Belakangan ini tepatnya pada 1 juni lalu kita telah memperingati hari lahir Pancasila. Namun hari ini, sepertinya juni itu menjadi kelam untuk memaknai esensi dari Pancasila itu sendiri.
Berbicara tentang esensi dari pancasila, maka mari kita kerucutkan pada sila kedua pancasila yang berbunyi "Kemanusiaan yang adil dan beradab" dan juga pada sila kelima yang berbunyi "Keadilan sosial bagi seluruh rakyat indonesia" merupakan sila dari Pancasila itu sendiri yang rasanya di khianati oleh para pemangku kebijakan.

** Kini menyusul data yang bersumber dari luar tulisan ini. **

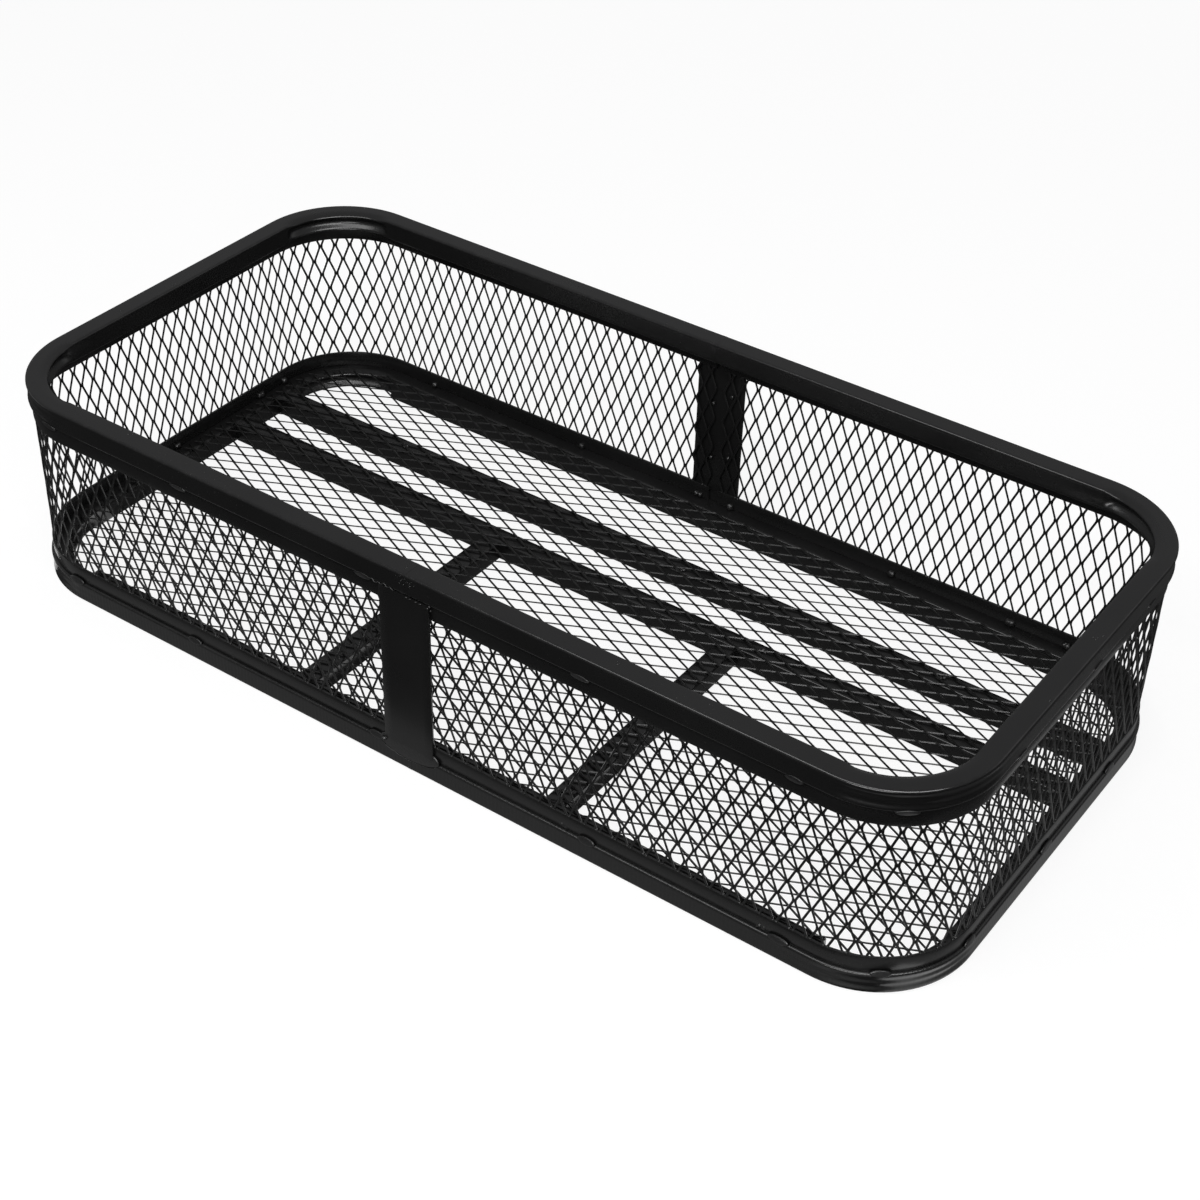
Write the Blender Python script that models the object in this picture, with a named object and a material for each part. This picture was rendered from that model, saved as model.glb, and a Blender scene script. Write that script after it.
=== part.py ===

Saya turut berduka cita atas hilangnya keadilan dan diamnya pada ketidak adilan. Kita sebagai Mahasiswa ataupun Rakyat pada umumnya berhak dan wajib untuk mengkritik kebijakan yang pada hakikatnya sangat merusak dan merugikan. Dalam momentum bulan lahirnya ideologi negara ataupun falsafah hidup bangsa Indonesia, kita Kembali dihebohkan dengan konflik antara pemerintah dan masyarakat adat. Pemanfaatan hutan Papua sebagai lahan kelapa sawit memang menjadi isu kontroversial.
Menurut hemat saya, isu apapun yang menyangkut dengan tanah papua ini harus terus kita kawal karena Papua merupakan daerah yang kaya akan sumber daya alam namun minim sekali perhatian dari pemerintah pusat.
Proyek perkebunan kelapa sawit di Papua baru-baru ini menimbulkan konflik dengan masyarakat adat terutama mengenai hak atas tanah, dampak lingkungan, dan hak asasi manusia. Pemerintah dan perusahaan harus memperhatikan hak-hak masyarakat adat serta dampak sosial dan lingkungannya sebelum mengambil keputusan untuk mengembangkan kelapa sawit di Papua.
#AllEyesOnPapua saat ini sedang ramai di media sosial untuk membantu masyarakat adat Aywu dan Woro menyuarakan masalah pembukaan lahan kelapa sawit di bumi Cendrawasih.
Konflik tersebut bermula ketika PT Indo Asiana Lestari harus menebangi hutan di Boven Digul, Papua yang luasnya separuh wilayah Jakarta atau 36.094 hektar untuk membuka lahan kelapa sawit. Hutan masyarakat adat Aywu dan Woro telah diubah menjadi perkebunan kelapa sawit terbesar di Indonesia melalui proyek Tanah Merah.
Dimana telah disebutkan bahwa PT IAL memang mengantongi izin lingkungan yang sebagiannya berada di wilayah hutan adat Masyarakat Aywu dan Woro. Itu sebabnya mereka melakukan penolakan serta perlawanan. Kabarnya pemberian izin lingkungan atas PT IAL telah digugat oleh perwakilan suku Aywu di PTUN Jayapura, namun sayangnya gugatan tersebut kalah dan sedang mengajukan kasasi di MA. Video yang diunggah melalui media sosial X oleh akun @machigyu ini langsung menyedot perhatian publik.
Pasalnya, dalam video tersebut terlihat masyarakat adat Aywu dan woro sedang melakukan aksi di depan gedung Mahkamah Agung Jakarta pada Senin, (27/5/2024).
Masyarakat Aywu dan Woro harus menempuh perjalanan sekitar 48 jam ke Jakarta untuk menyampaikan haknya. Aksi ini dilakukan sebagai bentuk penolakan dan perlawanan terhadap pembabatan hutan papua lantaran lokasi tersebut merupakan hutan adat yang dimana tempat mereka hidup secara turun temurun.